The Appellate Division also ruled that adherence to the forty-five day limit was especially important in the context of Mount Laurel litigation, because “sound municipal planning and budget development” demands that municipalities be able to rely on anticipated revenue from their development fee ordinances. The Court saw no reason, “in the interest of justice,” to extend the forty-five day period and affirmed the lower court’s observation that the municipality had reasonably relied on the ordinance.

The Appellate Division also affirmed the lower court’s analysis of the developer’s argument that the COAH did not adjudicate any disputed issue and only affirmed the fee agreement between the parties. The Court pointed out that the COAH is a state agency acting as a quasi-judicial body when performing its substantive certification function. A party that wishes to challenge the COAH’s decision on regulatory matters is required to appeal directly to the Appellate Division. A prerogative writ is not available. That is why the Court affirmed the lower court’s conclusion that the developer’s complaint was barred by its failure to appeal the earlier COAH decision.

Next, the Appellate Division affirmed the lower court’s holding that the developer’s letter to the COAH, more than five years prior to bringing litigation, served to waive any right the developer may have had to protest the fees.
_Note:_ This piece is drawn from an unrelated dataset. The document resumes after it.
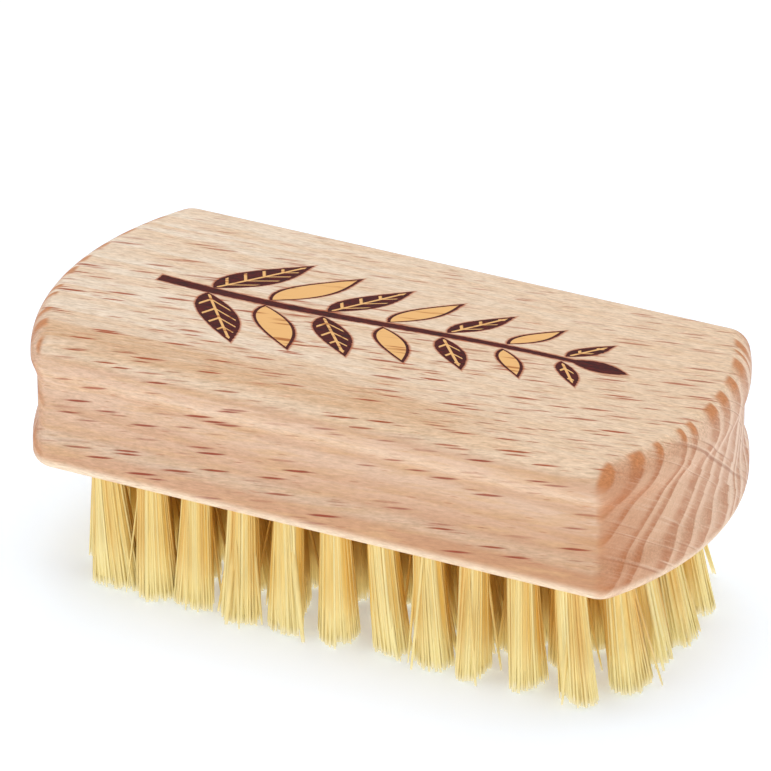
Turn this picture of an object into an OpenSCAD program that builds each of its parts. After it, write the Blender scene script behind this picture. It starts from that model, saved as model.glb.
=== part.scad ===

Finally, the Appellate Division rejected the developer’s duress claim. A timely protest is one of the factors that a court looks to in determining the presence of duress. Here, the developer paid the fees for years after entering into the agreement. The developer reaped the benefits of the agreement. Although it paid higher fees over many years, it also enjoyed increased profits as a result of the higher density allowed by the agreement. The Court held that fundamental fairness and the public policy underlying the Mount Laurel process bars a developer from suddenly repudiating an agreement it had embraced for over a decade.